While these problems can be ascribed to an incomplete understanding of the detailed physical processes regulating star formation in galaxies, they can also be related to the history of structure collapse and growth which is governed by the nature of Dark Matter. In particular, in a Warm Dark Matter scenario, the constituents of Dark Matter are lighter particles, with larger velocities, than in the standard Cold Dark Matter model, resulting in a suppression of the growth of structures on small scales.
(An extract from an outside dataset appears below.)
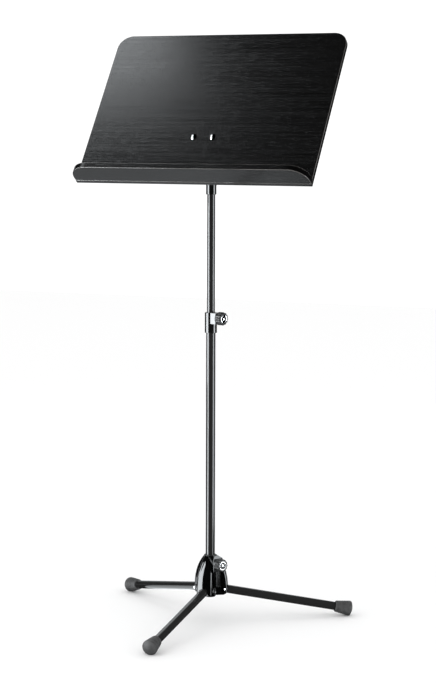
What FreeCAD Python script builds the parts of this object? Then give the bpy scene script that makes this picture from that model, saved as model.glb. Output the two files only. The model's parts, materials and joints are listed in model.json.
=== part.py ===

Nicola Menci (INAF-Rome) and collaborators have delevoped a model (the Rome semi-analytic model) that connects the physics of gas and star formation in galaxies with the merging history of dark matter halo in a Warm Dark Matter scenario. With such a model, and assuming a mass of the dark matter particle of 0.75 keV, Menci et al (2012) correctly reproduced the abundance of small, faint galaxies observed today.
Can a Λ-WDM cosmology also reproduce the observed relation between the mean stellar age of galaxies and their mass, without modifying the star formation recipes? This question has been addressed by Francesco Calura (INAF-Bologna), Nicola Menci (INAF-Rome) and Anna Gallazzi (AstroFIt fellow at INAF-Arcetri) in a paper recently appeared on Monthly Notices of the Royal Astronomical Society, "The ages of stellar populations in a warm dark matter universe". 

The authors have run two sets of simulations, which adopt the same recipes for star-formation and gas recycling, one based on a Λ-WDM cosmology and one based on a Λ-CDM cosmology. The predicted relations between the mean stellar age and galaxy mass are compared to that observed in local galaxies using the largest spectroscopic survey to date, SDSS, by Gallazzi et al (2005). While in the Λ-CDM cosmology the relation is very flat, due to a too early formation of small galaxies, in the Λ-WDM cosmology the ages of stellar population in galaxies decrease with decreasing galaxy mass, as observed, and the overall frequency of young galaxies is also reproduced. While improvements in the modeling of the physics regulating gas cooling and recycling and star formation are still needed to accurately reproduce the observations, this work highlights the impact of dark matter structure formation on the star formation histories of galaxies.